[Stored records]

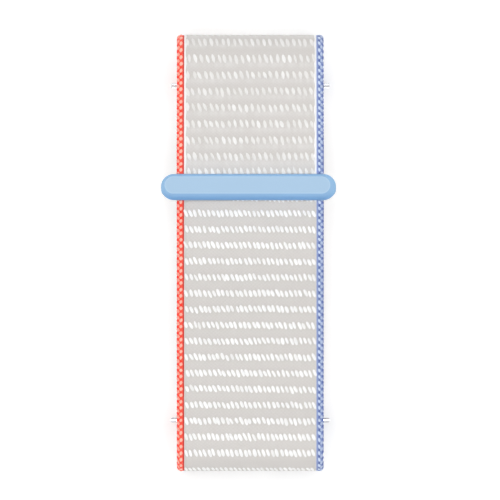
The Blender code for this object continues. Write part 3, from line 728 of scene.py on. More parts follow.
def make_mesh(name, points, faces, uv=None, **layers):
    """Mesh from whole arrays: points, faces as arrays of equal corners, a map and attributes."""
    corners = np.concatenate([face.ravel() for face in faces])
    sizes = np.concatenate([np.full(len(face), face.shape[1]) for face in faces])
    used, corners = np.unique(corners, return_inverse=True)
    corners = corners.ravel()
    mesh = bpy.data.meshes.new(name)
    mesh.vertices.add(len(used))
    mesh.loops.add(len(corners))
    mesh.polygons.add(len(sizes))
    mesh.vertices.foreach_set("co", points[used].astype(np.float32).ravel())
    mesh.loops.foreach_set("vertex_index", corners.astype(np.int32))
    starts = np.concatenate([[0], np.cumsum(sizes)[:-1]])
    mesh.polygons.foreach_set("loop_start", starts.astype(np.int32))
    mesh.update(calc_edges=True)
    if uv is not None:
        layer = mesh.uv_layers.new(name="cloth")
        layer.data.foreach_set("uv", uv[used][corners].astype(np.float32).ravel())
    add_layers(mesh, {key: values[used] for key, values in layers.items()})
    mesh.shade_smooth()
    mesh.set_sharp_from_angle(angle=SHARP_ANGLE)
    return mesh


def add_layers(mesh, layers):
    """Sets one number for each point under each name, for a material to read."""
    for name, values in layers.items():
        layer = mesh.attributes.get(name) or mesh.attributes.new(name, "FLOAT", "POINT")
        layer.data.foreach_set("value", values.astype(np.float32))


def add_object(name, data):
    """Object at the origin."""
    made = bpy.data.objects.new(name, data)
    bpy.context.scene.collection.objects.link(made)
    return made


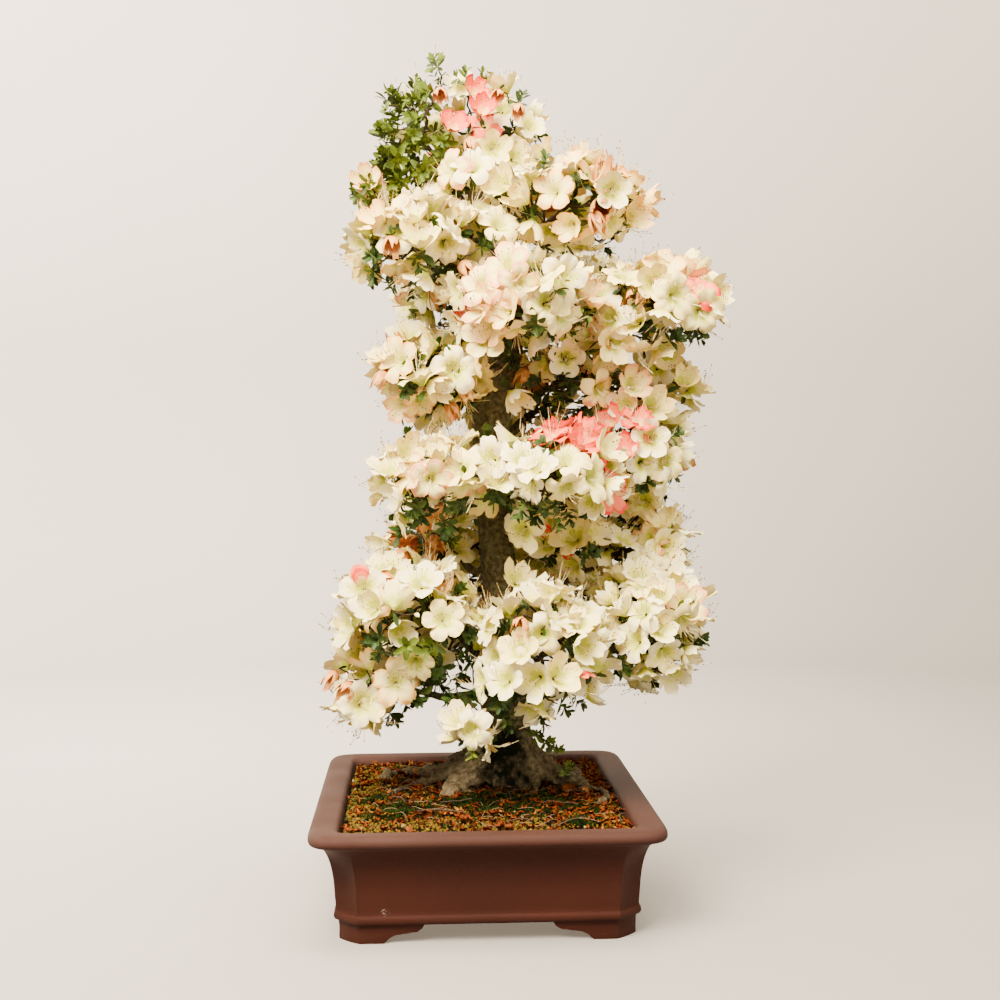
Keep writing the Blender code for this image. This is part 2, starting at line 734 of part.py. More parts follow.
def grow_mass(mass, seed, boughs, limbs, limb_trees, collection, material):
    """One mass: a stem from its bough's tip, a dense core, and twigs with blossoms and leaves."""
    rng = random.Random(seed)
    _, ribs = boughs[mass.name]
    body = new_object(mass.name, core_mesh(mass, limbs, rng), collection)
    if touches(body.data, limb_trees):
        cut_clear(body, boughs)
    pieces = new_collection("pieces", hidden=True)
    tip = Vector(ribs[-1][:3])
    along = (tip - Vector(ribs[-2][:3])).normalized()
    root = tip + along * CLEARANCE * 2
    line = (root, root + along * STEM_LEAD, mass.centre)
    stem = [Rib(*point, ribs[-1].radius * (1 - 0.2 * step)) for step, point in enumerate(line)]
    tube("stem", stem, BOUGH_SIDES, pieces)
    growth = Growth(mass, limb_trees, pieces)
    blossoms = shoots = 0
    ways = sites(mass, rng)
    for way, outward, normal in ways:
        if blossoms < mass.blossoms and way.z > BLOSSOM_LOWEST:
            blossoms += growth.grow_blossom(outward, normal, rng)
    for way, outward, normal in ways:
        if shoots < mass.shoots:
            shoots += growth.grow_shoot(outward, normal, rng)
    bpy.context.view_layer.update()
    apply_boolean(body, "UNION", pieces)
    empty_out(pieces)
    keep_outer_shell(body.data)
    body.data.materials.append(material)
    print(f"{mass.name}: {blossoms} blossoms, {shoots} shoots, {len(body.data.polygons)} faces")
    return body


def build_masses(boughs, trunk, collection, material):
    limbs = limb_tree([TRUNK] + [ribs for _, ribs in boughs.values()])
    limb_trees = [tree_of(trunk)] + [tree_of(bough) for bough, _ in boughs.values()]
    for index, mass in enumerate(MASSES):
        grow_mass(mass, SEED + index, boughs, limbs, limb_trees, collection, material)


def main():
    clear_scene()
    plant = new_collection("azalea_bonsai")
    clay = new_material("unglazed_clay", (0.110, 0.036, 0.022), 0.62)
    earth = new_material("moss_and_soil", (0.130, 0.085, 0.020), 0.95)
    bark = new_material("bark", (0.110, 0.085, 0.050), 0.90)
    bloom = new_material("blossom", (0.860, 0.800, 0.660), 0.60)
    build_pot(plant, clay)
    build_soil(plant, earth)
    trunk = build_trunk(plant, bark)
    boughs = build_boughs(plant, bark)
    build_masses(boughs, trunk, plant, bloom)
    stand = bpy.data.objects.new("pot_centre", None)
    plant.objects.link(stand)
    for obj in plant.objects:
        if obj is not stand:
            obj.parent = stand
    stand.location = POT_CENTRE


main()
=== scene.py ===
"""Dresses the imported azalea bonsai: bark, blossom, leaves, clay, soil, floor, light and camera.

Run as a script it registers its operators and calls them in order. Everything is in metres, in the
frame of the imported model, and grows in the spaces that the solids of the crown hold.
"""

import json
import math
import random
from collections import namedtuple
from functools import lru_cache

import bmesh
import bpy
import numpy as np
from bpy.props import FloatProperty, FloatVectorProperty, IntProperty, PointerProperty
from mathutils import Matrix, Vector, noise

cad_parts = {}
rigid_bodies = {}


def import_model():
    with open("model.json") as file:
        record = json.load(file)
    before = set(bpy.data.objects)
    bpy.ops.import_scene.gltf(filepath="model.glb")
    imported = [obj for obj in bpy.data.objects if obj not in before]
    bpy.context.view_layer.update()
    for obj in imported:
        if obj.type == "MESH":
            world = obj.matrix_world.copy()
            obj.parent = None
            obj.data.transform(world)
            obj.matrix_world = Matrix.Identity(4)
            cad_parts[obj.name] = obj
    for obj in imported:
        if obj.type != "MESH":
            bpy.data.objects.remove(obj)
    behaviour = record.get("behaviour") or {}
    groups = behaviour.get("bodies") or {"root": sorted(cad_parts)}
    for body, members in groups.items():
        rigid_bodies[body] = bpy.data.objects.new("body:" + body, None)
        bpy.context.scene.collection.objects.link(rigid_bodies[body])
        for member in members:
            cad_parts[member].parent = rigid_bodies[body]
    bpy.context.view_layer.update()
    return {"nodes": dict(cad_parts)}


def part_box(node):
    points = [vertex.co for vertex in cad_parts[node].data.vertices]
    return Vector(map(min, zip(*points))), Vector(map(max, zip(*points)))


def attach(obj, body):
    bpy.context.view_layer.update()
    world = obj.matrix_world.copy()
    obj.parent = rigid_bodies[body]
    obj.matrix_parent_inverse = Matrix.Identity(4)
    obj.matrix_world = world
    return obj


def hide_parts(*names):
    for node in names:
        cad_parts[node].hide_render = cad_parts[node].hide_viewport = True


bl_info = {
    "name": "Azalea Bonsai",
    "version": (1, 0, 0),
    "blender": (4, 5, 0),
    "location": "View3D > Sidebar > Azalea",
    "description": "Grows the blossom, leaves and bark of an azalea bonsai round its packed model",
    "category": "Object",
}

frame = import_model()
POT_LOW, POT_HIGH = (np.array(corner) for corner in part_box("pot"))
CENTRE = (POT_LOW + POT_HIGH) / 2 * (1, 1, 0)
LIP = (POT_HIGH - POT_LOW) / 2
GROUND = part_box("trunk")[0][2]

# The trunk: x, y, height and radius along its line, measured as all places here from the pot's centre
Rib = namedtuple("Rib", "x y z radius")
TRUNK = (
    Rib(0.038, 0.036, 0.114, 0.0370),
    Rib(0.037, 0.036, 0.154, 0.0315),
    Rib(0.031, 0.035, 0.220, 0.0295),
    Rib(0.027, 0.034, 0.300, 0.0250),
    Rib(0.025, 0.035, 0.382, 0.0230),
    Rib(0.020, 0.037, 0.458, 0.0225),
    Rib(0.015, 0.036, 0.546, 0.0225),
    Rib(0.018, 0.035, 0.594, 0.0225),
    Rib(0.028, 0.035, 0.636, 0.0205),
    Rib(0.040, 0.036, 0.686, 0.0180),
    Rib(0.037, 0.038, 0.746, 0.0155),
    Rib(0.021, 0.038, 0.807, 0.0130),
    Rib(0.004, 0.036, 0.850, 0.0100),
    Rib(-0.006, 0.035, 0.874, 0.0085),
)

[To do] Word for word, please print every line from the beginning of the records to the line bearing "return made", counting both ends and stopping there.

[Solution below]
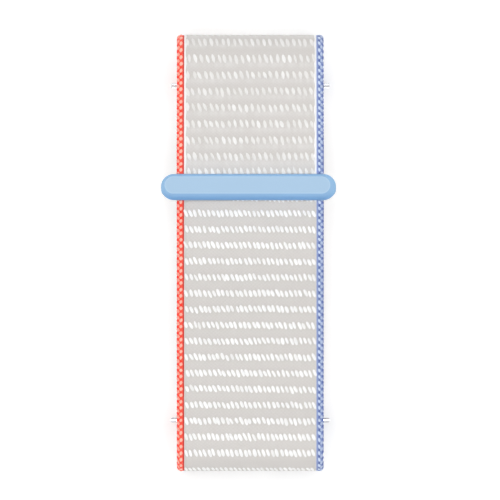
The Blender code for this object continues. Write part 3, from line 728 of scene.py on. More parts follow.
def make_mesh(name, points, faces, uv=None, **layers):
    """Mesh from whole arrays: points, faces as arrays of equal corners, a map and attributes."""
    corners = np.concatenate([face.ravel() for face in faces])
    sizes = np.concatenate([np.full(len(face), face.shape[1]) for face in faces])
    used, corners = np.unique(corners, return_inverse=True)
    corners = corners.ravel()
    mesh = bpy.data.meshes.new(name)
    mesh.vertices.add(len(used))
    mesh.loops.add(len(corners))
    mesh.polygons.add(len(sizes))
    mesh.vertices.foreach_set("co", points[used].astype(np.float32).ravel())
    mesh.loops.foreach_set("vertex_index", corners.astype(np.int32))
    starts = np.concatenate([[0], np.cumsum(sizes)[:-1]])
    mesh.polygons.foreach_set("loop_start", starts.astype(np.int32))
    mesh.update(calc_edges=True)
    if uv is not None:
        layer = mesh.uv_layers.new(name="cloth")
        layer.data.foreach_set("uv", uv[used][corners].astype(np.float32).ravel())
    add_layers(mesh, {key: values[used] for key, values in layers.items()})
    mesh.shade_smooth()
    mesh.set_sharp_from_angle(angle=SHARP_ANGLE)
    return mesh


def add_layers(mesh, layers):
    """Sets one number for each point under each name, for a material to read."""
    for name, values in layers.items():
        layer = mesh.attributes.get(name) or mesh.attributes.new(name, "FLOAT", "POINT")
        layer.data.foreach_set("value", values.astype(np.float32))


def add_object(name, data):
    """Object at the origin."""
    made = bpy.data.objects.new(name, data)
    bpy.context.scene.collection.objects.link(made)
    return made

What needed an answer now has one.